What is being asked
How does the data below read from its first line through the line containing "const REST_GAP = 0.05;"? Print those lines exactly.

Available data
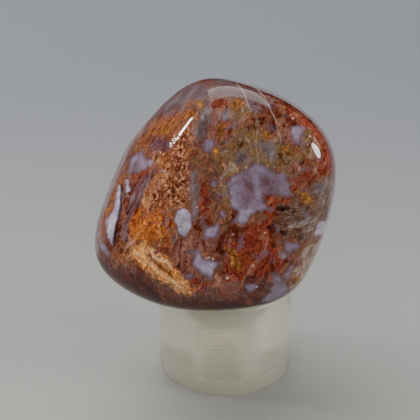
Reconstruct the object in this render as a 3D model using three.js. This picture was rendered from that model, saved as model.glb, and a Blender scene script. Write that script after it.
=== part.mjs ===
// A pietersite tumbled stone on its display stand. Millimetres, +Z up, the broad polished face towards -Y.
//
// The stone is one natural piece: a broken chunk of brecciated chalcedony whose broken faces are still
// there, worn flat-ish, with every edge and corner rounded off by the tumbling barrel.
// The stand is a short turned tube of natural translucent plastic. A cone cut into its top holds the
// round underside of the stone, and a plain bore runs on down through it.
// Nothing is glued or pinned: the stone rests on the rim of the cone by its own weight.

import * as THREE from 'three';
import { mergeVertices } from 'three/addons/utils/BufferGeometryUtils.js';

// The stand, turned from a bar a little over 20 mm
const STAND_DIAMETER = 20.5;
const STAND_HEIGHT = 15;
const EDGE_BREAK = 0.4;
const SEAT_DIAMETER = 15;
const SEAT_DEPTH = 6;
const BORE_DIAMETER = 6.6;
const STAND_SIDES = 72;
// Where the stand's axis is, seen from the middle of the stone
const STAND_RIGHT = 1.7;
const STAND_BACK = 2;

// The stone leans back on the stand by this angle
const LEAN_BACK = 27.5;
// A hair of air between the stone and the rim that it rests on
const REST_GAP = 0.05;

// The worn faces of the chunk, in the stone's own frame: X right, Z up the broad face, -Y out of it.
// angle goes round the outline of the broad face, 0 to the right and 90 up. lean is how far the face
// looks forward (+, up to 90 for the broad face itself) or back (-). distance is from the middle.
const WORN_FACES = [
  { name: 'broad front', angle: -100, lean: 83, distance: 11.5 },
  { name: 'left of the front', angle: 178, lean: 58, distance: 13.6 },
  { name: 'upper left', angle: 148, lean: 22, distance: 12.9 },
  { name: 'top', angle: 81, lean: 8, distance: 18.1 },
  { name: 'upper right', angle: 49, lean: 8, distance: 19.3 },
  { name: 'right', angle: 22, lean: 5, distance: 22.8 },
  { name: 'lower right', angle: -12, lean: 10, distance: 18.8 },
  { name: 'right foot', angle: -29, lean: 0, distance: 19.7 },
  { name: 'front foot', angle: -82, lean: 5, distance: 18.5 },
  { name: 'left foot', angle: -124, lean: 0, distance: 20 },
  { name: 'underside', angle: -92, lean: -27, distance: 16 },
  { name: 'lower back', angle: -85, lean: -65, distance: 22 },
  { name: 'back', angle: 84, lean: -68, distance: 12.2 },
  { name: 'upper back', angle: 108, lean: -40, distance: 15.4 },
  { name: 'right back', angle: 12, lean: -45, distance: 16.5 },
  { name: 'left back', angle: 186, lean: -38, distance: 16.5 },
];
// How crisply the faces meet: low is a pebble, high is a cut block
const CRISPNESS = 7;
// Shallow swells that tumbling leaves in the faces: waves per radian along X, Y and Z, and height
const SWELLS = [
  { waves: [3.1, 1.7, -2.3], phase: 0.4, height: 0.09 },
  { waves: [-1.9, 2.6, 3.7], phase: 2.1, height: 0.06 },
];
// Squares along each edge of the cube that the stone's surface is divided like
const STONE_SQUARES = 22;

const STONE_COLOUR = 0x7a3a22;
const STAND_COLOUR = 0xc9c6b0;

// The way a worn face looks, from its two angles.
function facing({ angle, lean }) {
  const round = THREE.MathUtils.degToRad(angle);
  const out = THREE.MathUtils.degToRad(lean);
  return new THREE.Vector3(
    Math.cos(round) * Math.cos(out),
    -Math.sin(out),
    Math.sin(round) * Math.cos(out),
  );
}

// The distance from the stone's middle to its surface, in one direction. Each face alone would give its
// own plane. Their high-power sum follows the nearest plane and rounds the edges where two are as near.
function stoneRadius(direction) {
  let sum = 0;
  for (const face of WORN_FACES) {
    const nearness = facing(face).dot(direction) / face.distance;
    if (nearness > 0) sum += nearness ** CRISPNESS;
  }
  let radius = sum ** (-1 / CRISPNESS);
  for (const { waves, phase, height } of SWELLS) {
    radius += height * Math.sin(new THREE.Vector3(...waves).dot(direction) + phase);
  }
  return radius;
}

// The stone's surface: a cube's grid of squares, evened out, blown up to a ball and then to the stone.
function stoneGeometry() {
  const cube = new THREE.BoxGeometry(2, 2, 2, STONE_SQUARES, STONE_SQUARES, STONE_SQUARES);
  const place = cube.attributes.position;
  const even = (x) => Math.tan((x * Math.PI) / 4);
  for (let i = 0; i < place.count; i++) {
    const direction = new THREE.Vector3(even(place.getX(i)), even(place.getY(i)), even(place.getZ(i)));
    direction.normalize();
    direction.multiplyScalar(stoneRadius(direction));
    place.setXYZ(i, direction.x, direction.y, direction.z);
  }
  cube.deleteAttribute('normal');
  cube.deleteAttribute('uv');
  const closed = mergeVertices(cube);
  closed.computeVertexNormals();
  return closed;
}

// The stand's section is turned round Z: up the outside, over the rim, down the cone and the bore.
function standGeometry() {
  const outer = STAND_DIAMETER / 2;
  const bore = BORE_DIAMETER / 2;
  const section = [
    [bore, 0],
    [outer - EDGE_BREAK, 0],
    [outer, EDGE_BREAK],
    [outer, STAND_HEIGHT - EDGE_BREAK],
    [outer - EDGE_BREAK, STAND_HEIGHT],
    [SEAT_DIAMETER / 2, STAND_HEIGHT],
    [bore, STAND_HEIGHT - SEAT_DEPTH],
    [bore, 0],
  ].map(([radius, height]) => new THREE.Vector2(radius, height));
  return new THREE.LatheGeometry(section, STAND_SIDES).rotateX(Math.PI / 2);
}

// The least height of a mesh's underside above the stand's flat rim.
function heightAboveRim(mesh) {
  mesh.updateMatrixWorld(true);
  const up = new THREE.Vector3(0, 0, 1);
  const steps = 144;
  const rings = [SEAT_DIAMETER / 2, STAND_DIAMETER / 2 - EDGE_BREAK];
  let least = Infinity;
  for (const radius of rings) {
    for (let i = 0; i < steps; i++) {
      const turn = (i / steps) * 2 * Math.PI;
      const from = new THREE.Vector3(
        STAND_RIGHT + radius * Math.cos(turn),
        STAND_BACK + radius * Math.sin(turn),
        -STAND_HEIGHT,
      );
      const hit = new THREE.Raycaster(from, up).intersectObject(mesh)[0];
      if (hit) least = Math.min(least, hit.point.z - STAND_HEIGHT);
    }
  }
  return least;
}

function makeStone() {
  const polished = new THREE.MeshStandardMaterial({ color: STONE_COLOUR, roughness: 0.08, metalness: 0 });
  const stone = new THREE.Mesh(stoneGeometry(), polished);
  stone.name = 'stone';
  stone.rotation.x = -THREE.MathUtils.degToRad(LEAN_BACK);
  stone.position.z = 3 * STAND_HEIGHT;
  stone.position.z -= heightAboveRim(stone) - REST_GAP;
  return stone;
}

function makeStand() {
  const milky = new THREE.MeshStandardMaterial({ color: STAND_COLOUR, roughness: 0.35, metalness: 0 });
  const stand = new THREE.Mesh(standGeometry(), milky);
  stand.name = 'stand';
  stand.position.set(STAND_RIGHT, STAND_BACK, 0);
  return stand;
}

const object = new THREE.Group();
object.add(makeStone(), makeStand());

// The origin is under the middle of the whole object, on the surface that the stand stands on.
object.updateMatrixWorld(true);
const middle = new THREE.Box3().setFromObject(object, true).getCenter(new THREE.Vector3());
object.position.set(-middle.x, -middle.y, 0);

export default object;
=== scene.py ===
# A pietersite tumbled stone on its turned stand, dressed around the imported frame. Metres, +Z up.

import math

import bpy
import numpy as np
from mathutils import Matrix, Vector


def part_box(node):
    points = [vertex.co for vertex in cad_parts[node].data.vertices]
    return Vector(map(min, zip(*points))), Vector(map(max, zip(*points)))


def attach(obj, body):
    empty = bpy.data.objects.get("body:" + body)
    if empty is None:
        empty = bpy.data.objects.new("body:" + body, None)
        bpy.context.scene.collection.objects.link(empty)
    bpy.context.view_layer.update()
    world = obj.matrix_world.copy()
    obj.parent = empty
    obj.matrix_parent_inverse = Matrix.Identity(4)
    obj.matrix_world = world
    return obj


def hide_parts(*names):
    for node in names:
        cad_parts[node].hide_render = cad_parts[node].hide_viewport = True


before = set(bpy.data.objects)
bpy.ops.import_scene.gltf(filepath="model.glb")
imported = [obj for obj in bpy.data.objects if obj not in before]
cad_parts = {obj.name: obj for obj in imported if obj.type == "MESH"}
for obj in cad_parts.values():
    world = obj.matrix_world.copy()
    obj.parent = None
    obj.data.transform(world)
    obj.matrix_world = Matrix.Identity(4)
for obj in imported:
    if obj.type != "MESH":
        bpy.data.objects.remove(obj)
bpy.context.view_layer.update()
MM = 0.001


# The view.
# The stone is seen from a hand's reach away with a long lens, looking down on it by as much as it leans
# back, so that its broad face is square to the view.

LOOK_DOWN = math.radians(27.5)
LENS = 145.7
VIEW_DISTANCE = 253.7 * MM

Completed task
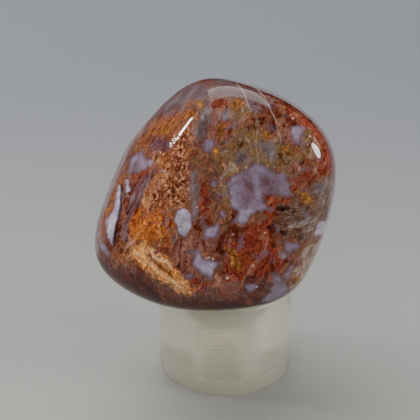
Reconstruct the object in this render as a 3D model using three.js. This picture was rendered from that model, saved as model.glb, and a Blender scene script. Write that script after it.
=== part.mjs ===
// A pietersite tumbled stone on its display stand. Millimetres, +Z up, the broad polished face towards -Y.
//
// The stone is one natural piece: a broken chunk of brecciated chalcedony whose broken faces are still
// there, worn flat-ish, with every edge and corner rounded off by the tumbling barrel.
// The stand is a short turned tube of natural translucent plastic. A cone cut into its top holds the
// round underside of the stone, and a plain bore runs on down through it.
// Nothing is glued or pinned: the stone rests on the rim of the cone by its own weight.

import * as THREE from 'three';
import { mergeVertices } from 'three/addons/utils/BufferGeometryUtils.js';

// The stand, turned from a bar a little over 20 mm
const STAND_DIAMETER = 20.5;
const STAND_HEIGHT = 15;
const EDGE_BREAK = 0.4;
const SEAT_DIAMETER = 15;
const SEAT_DEPTH = 6;
const BORE_DIAMETER = 6.6;
const STAND_SIDES = 72;
// Where the stand's axis is, seen from the middle of the stone
const STAND_RIGHT = 1.7;
const STAND_BACK = 2;

// The stone leans back on the stand by this angle
const LEAN_BACK = 27.5;
// A hair of air between the stone and the rim that it rests on
const REST_GAP = 0.05;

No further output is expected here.